Het hof zal het vonnis dus vernietigen en [geïntimeerde] alsnog veroordelen tot betaling van € 9.524,66, met dien verstande dat [geïntimeerde] niet binnen acht maar binnen veertien dagen na betekening van het arrest moet betalen. Het hof zal omwille van de leesbaarheid het vonnis volledig vernietigen en het dictum opnieuw formuleren.
3.10.2.
Het hof is van oordeel dat [geïntimeerde] (zowel in eerste aanleg als in hoger beroep) heeft te gelden als de grotendeels in het ongelijk gestelde partij.

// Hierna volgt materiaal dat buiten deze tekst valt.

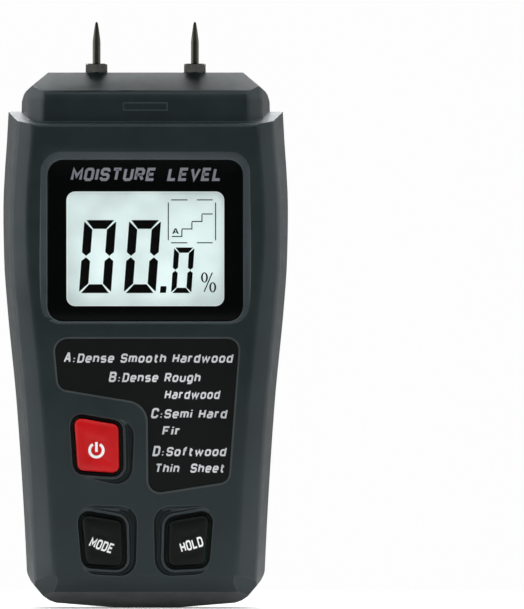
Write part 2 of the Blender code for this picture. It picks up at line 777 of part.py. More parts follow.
def switch(prefix, corners, looks):
    cx, cz = key_centre(corners)
    tall = cz > 30
    top = -8.6 if tall else -7.4
    half = 2.25
    case = node(prefix + "_switch", box(cx - half, cx + half, top, BOARD_FRONT_Y - GAP, cz - half, cz + half),
                looks["black"])
    cut(case, turned([(1.45, -12), (1.45, 0)], (cx, cz), "Y", 16))
    head = -9.3 if tall else -8.4
    pivot = (cx, head, cz)
    rings = [(1.1, -6.9), (1.1, head)]
    shade(node(prefix + "_plunger", turned(rings, (cx, cz), "Y", 16), looks["red_plastic"], pivot))


# ---------------------------------------------------------------- board

def main_board(look):
    upper = [(-22.5, 9.0), (22.5, 9.0), (22.5, 68.0), (29.3, 72.0), (29.3, 119.9), (-29.3, 119.9), (-29.3, 72.0),
             (-22.5, 68.0)]
    narrow = [(x * (26.0 / 22.5) if abs(x) < 23 and z > 60 else x, z) for x, z in upper]
    board = node("main_board", prism(narrow, BOARD_FRONT_Y, BOARD_BACK_Y), look)
    for x, z in SCREWS:
        cut(board, turned([(POST_RADIUS + 0.5, -9), (POST_RADIUS + 0.5, 0)], (x, z), "Y", 20))
    for x in (-BOARD_SCREW[0], BOARD_SCREW[0]):
        cut(board, turned([(1.3, -9), (1.3, 0)], (x, BOARD_SCREW[1]), "Y", 16))
    return board


def board_parts(looks):
    node("mcu_chip", box(-5.0, 5.0, BOARD_BACK_Y + GAP, BOARD_BACK_Y + GAP + 1.4, 55.0, 65.0), looks["black"])
    base = BOARD_BACK_Y + GAP
    body = turned([(2.3, base), (2.5, base + 0.6), (2.5, base + 5.0), (2.2, base + 5.4)], (13.0, 60.0), "Y", 20)
    shade(node("board_capacitor", body, looks["aluminium"]))


# ---------------------------------------------------------------- battery

def battery(looks):
    x0, x1, y0, y1, z0, z1 = BATTERY
    ring = rounded([(y0, z0), (y1, z0), (y1, z1), (y0, z1)], 2.0, 4)
    case = loft([[(x0, y, z) for y, z in ring], [(x1, y, z) for y, z in ring]])
    shade(node("battery_case", case, looks["battery"]))
    mid_y, mid_z = (y0 + y1) / 2, (z0 + z1) / 2
    low = x1 + GAP
    stud = [(2.9, low), (2.9, low + 1.4), (2.4, low + 1.75)]
    socket = [(3.6, low), (3.6, low + 1.0), (3.1, low + 1.75)]
    shade(node("battery_stud", turned(stud, (mid_y, mid_z + 6.35), "X", 20), looks["nickel"]))
    shade(node("battery_socket", turned(socket, (mid_y, mid_z - 6.35), "X", 20), looks["nickel"]))
    snap = rounded([(mid_y - 5.5, mid_z - 12.0), (mid_y + 5.5, mid_z - 12.0), (mid_y + 5.5, mid_z + 12.0),
                    (mid_y - 5.5, mid_z + 12.0)], 3.0, 4)
    plate = loft([[(low + 2.1, y, z) for y, z in snap], [(low + 4.4, y, z) for y, z in snap]])
    shade(node("battery_snap", plate, looks["black"]))
    start_x = low + 4.4 + GAP
    board = BOARD_BACK_Y + GAP + 0.6
    red = arc_path((start_x + 0.7, mid_y - 3.0, mid_z + 8), (start_x + 2.6, -1.0, mid_z + 11), (27.6, board, 115.5))
    black = arc_path((start_x + 0.7, mid_y - 3.0, mid_z - 8), (start_x + 2.6, -1.0, mid_z - 6), (27.6, board, 100.0))
    shade(node("red_lead", tube(red, 0.6), looks["red_plastic"]))
    shade(node("black_lead", tube(black, 0.6), looks["black"]))


# ---------------------------------------------------------------- pins

def pin(side, x, looks):
    tip = [(PIN_RADIUS, 125.2), (PIN_RADIUS, PIN_TAPER_Z), (0.62, 147.0), (0.28, PIN_TIP_Z - 0.25), (0.1, PIN_TIP_Z)]
    shade(node("pin_" + side, turned(tip, (x, RIDGE_Y), "Z", 20), looks["steel"]))
    shade(node("pin_nut_" + side, nut(x), looks["nickel"]))
    socket = node("pin_socket_" + side, turned([(2.5, 124.4), (2.5, 133.6)], (x, RIDGE_Y), "Z", 24), looks["brass"])
    cut(socket, turned([(1.35, 120), (1.35, 140)], (x, RIDGE_Y), "Z", 20))
    shade(socket)
    path = arc_path((x, RIDGE_Y, 123.4), (x * 1.05, -2.4, 120.6), (x * 1.2, BOARD_BACK_Y + GAP + 0.6, 118.9), 6)
    shade(node("pin_wire_" + side, tube(path, 0.45), looks["white"]))


def nut(x):
    """Hexagon nut with one corner facing forward and turned-down top corners."""
    low = HEAD_TOP_Z + GAP
    corner = NUT_ACROSS_FLATS / math.sqrt(3)
    rings = []
    inner = PIN_RADIUS + 0.32
    for radius, z in ((corner, low), (corner, low + NUT_HEIGHT - 0.35), (corner * 0.9, low + NUT_HEIGHT)):
        rings.append([(x + radius * math.sin(a), RIDGE_Y - radius * math.cos(a), z) for a in hexagon()])
    for z in (low + NUT_HEIGHT, low):
        rings.append([(x + inner * math.sin(a), RIDGE_Y - inner * math.cos(a), z) for a in hexagon()])
    return band(rings)


def hexagon():
    return [math.radians(15 * k) for k in range(24)]


def band(rings):
    """A closed ring-shaped body: the last loop joins the first."""
    bm = bmesh.new()
    rows = []
    for index, ring in enumerate(rings):
        points = []
        for k, p in enumerate(ring):
            if index < 3:
                points.append(hex_point(ring, k))
            else:
                points.append(p)
        rows.append([bm.verts.new(p) for p in points])
    for a, b in zip(rows, rows[1:] + rows[:1]):
        for i in range(len(a)):
            j = (i + 1) % len(a)
            bm.faces.new((a[i], a[j], b[j], b[i]))
    bmesh.ops.recalc_face_normals(bm, faces=bm.faces)
    return bm


def hex_point(ring, k):
    """Slide a point of the round loop on to the flat between its two hexagon corners."""
    first = (k // 4) * 4
    a = Vector(ring[first])
    b = Vector(ring[(first + 4) % len(ring)])
    return a.lerp(b, (k % 4) / 4)


# ---------------------------------------------------------------- screws

def shell_screw(name, x, z, look):
    """Pan-head screw driven from the back into the front post."""
    seat = rear_y(z) - 2.4 - GAP + 0.6
    r = SCREW_HEAD_RADIUS
    profile = [(1.25, front_y(z) + WALL + 0.8), (1.25, seat), (r, seat), (r, seat + 0.9), (r * 0.8, seat + 1.45)]
    screw = node(name, turned(profile, (x, z), "Y", 20), look)
    for half_x, half_z in ((1.5, 0.3), (0.3, 1.5)):
        cut(screw, box(x - half_x, x + half_x, seat + 0.7, seat + 3, z - half_z, z + half_z), "recess")
    shade(screw)


def board_screw(name, x, z, look):
    """Short screw that holds the board to the front shell."""
    y = BOARD_BACK_Y + GAP
    profile = [(0.95, BOARD_FRONT_Y - 1.4), (0.95, y), (2.2, y), (2.2, y + 0.8), (1.7, y + 1.3)]
    screw = node(name, turned(profile, (x, z), "Y", 16), look)
    cut(screw, box(x - 1.2, x + 1.2, y + 0.6, y + 3, z - 0.3, z + 0.3), "slot")
    shade(screw)


# ---------------------------------------------------------------- assembly

def make_looks():
    return {
        "slate": material("slate_plastic", (0.030, 0.036, 0.038), 0.5),
        "cap": material("cap_plastic", (0.004, 0.005, 0.005), 0.3),
        "window": material("window_gloss", (0.004, 0.004, 0.005), 0.06),
        "lcd": material("lcd_glass", (0.62, 0.70, 0.71), 0.35),
        "black": material("black_plastic", (0.012, 0.012, 0.013), 0.45),
        "diffuser": material("white_diffuser", (0.8, 0.82, 0.8), 0.6),
        "rubber": material("zebra_rubber", (0.25, 0.2, 0.22), 0.7),
        "red": material("red_key", (0.60, 0.010, 0.014), 0.35),
        "red_plastic": material("red_plastic", (0.5, 0.02, 0.02), 0.45),
        "board": material("green_board", (0.01, 0.10, 0.045), 0.4),
        "aluminium": material("aluminium_can", (0.7, 0.7, 0.7), 0.3, 1.0),
        "battery": material("battery_wrap", (0.05, 0.05, 0.07), 0.35, 0.3),
        "nickel": material("nickel", (0.55, 0.54, 0.52), 0.25, 1.0),
        "steel": material("steel", (0.42, 0.42, 0.41), 0.28, 1.0),
        "brass": material("brass", (0.62, 0.45, 0.18), 0.3, 1.0),
        "white": material("white_wire", (0.75, 0.75, 0.73), 0.5),
        "label": material("silver_label", (0.35, 0.36, 0.37), 0.4),
        "legend": material("legend_black", (0.008, 0.010, 0.010), 0.4),
        "zinc": material("zinc_screw", (0.35, 0.35, 0.36), 0.35, 1.0),
    }


def build():
    for obj in list(bpy.data.objects):
        bpy.data.objects.remove(obj)
    looks = make_looks()
    room = hollow(looks["slate"])
    front_shell(looks["slate"], room)
    rear_shell(looks["slate"], room)
    bpy.data.objects.remove(room)
    pin_cap(looks["cap"])
    battery_door(looks["slate"])
    display_window(looks["window"])
    display_stack(looks)
    legend_inlay(looks["legend"])
    rear_label(looks["label"])
    for prefix, corners, look in (
        ("power", POWER_KEY, "red"),
        ("mode", MODE_KEY, "black"),
        ("hold", HOLD_KEY, "black"),
    ):
        key(prefix + "_key", corners, looks[look])
        switch(prefix, corners, looks)
    main_board(looks["board"])
    board_parts(looks)
    battery(looks)
    for side, x in (("left", -PIN_X), ("right", PIN_X)):
        pin(side, x, looks)
    places = ("lower_left", "lower_right", "upper_left", "upper_right")
    for place, (x, z) in zip(places, SCREWS):
        shell_screw("shell_screw_" + place, x, z, looks["zinc"])
    for side, x in (("left", -BOARD_SCREW[0]), ("right", BOARD_SCREW[0])):
        board_screw("board_screw_" + side, x, BOARD_SCREW[1], looks["zinc"])


build()
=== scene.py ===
"""Looks of the two-pin moisture meter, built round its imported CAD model."""

import math

import bmesh
import bpy
from mathutils import Matrix, Vector
from mathutils.bvhtree import BVHTree


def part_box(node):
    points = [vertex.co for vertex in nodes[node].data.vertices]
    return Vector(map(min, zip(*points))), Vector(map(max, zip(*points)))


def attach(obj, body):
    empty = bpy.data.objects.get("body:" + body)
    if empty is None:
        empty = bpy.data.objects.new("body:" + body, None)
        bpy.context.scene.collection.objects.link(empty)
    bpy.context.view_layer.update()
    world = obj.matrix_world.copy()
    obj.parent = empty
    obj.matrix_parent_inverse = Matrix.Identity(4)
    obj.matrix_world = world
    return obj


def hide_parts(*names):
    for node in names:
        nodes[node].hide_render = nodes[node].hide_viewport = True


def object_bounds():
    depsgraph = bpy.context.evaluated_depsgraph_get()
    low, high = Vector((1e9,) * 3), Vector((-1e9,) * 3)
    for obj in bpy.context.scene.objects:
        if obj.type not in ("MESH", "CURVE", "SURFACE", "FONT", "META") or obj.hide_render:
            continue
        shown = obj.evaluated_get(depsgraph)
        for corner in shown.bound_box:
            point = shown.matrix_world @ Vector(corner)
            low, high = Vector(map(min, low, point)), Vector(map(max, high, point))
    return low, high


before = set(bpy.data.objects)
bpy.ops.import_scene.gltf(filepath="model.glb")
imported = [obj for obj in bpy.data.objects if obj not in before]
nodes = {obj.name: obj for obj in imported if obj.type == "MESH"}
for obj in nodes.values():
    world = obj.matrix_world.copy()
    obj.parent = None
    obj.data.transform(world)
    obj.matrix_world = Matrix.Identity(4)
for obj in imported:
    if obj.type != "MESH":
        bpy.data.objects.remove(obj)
cad_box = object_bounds()

# Lengths below are in millimetres, in the meter's own frame; MM turns them into metres.
MM = 0.001

# Outlines on the front as (x, z); a third value is that corner's own radius.
POWER_KEY = ((-18.1, 48.6), (-6.8, 46.65), (-6.6, 34.4), (-17.2, 35.1))
MODE_KEY = ((-16.2, 24.0), (-6.0, 22.2), (-5.7, 10.8), (-15.1, 11.3))
HOLD_KEY = ((16.2, 24.0), (15.1, 11.3), (5.7, 10.8), (6.0, 22.2))
KEY_CORNER = 1.7
LEGEND = (
    (-23.2, 68.45, 3.2), (-22.0, 55.75, 2.6), (0.6, 52.0, 5.5),
    (0.75, 29.0, 3.0), (21.1, 32.2, 2.6), (23.85, 68.45, 2.8),
)
# The clear field of the display: half width, low z, high z, corner radius.
LCD_VIEW = (20.0, 76.75, 105.8, 2.2)
# The sloping surround of the display window: half width, low z, high z.
BEZEL = (26.9, 71.7, 116.3)
# Depth of the surround's inner edge, where it meets the window.
WINDOW_Y = -16.35
# The sunken steps beside and below the three keys: low x, high x, low z, high z.
RECESSES = ((-19.4, -2.2, 30.2, 46.6), (-18.0, -1.6, 8.2, 25.0), (1.6, 18.0, 8.2, 25.0))

# Knots (z, y) of the joint between the two shells and of the front face.
PARTING = (
    (-3, 5.3), (12, 2.75), (24, 0.8), (51, -2.4), (74, -3.6),
    (84, -3.9), (96, -3.4), (126, -1.0), (160, -1.0),
)
FRONT_FACE = (
    (-3, -9.6), (8, -10.8), (14, -11.6), (30, -13.35), (54, -15.7), (66, -16.3), (90, -17.2), (160, -17.2),
)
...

Het hof zal hem in de proceskosten veroordelen.
De kosten voor de procedure in eerste aanleg aan de zijde van [appellant] zullen worden vastgesteld op:
  • explootkosten € 136,92
  • griffierecht € 86,00
  • salaris gemachtigde € 660,00 (2 punten x tarief € 330,-)
Totaal € 882,92
De kosten voor de procedure in hoger beroep aan de zijde van [appellant] zullen vastgesteld worden op:
  • explootkosten € 129,14
  • griffierechten € 349,00
  • salaris advocaat € 858,00 (1 punt x tarief I)
  • nakosten € 178,00 (plus de verhoging zoals vermeld in de beslissing)
Totaal € 1.514,14
De gevorderde wettelijke rente over de proceskosten wordt toegewezen zoals vermeld in de beslissing.

4.De uitspraak

Het hof:
vernietigt het vonnis waarvan beroep en opnieuw rechtdoende:
veroordeelt [geïntimeerde] om op de ervenrekening (NL36INGB 0001760504) te betalen een bedrag van € 9.524,66, te vermeerderen met de wettelijke rente als bedoeld in artikel 6:119 BW daarover, vanaf veertien dagen na betekening van dit arrest tot de dag van (volledige) betaling;
veroordeelt [geïntimeerde] in de proceskosten van de eerste aanleg die het hof heeft begroot op € 882,92 en in de proceskosten van het hoger beroep die het hof heeft begroot op € 1.514,14, te betalen binnen veertien dagen na aanschrijving daartoe; als [geïntimeerde] niet tijdig aan de veroordelingen voldoet en het arrest daarna wordt betekend, dan moet hij € 92,- extra betalen vermeerderd met de kosten van betekening;
veroordeelt [geïntimeerde] in de wettelijke rente als bedoeld in artikel 6:119 Burgerlijk Wetboek over de proceskosten als deze niet binnen veertien dagen na aanschrijving zijn voldaan;
verklaart deze veroordelingen uitvoerbaar bij voorraad;
wijst het meer of anders gevorderde af.
Dit arrest is gewezen door mrs. M.E. Smorenburg, M. van Ham en G. Megchelsen en is in het openbaar uitgesproken door de rolraadsheer op 12 november 2024.